International studies sophomore Mary Jett McLarty, who works at the UREC, said the flooding required the UREC to completely shut down May 18. She also said the following days the UREC couldn’t operate normally and required a limited number of staff to cope with the damage.
“I could not get my car out of the parking deck, and my job shut down for the day,” McLarty said. “I lost about nine hours of work because of the flooding.”
Phillips said when his family was hit by Hurricane Laura, LSU didn’t reach out to check on him or his other siblings at the university.
“No one really reaches out, you might see a tweet here and there, you might get an emergency email, but it doesn’t feel personal,” Phillips said. “After what we’ve been through, an automated email means nothing to us. They have plenty of call centers, maybe they could have people call and check in to make sure everyone’s doing all right.”
Phillips said when his family lost their house after Laura, many professors doubted him and were unwilling to tailor the course to his needs. Phillips said LSU should do more to inform professors of what students may be going through and encourage them to be understanding.

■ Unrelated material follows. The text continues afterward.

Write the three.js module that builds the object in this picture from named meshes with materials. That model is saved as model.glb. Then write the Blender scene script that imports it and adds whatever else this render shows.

“Some of these kids, they’ve lost everything,” Phillips said. “They fix it with everything they have left and it gets knocked down again. School’s the last thing they’re worried about. These kids have seen it all at this point, just give them a break. I don’t know how you can do that academically and be fair, but that’s going to be something they might have to discuss.”
Bryant said he believes LSU is doing the best they can given the circumstances.
“I think that LSU doesn’t really have the resources to fix the streets, and they’re going to have to have help from the city and state and possibly federal dollars,” Bryant said. “I think LSU is doing the best with what they can, but it’s definitely something that should be addressed and we should be working with the legislature working with the metro council to make campus safer for students so we don’t have to lose five vehicles every time there’s a thunderstorm.”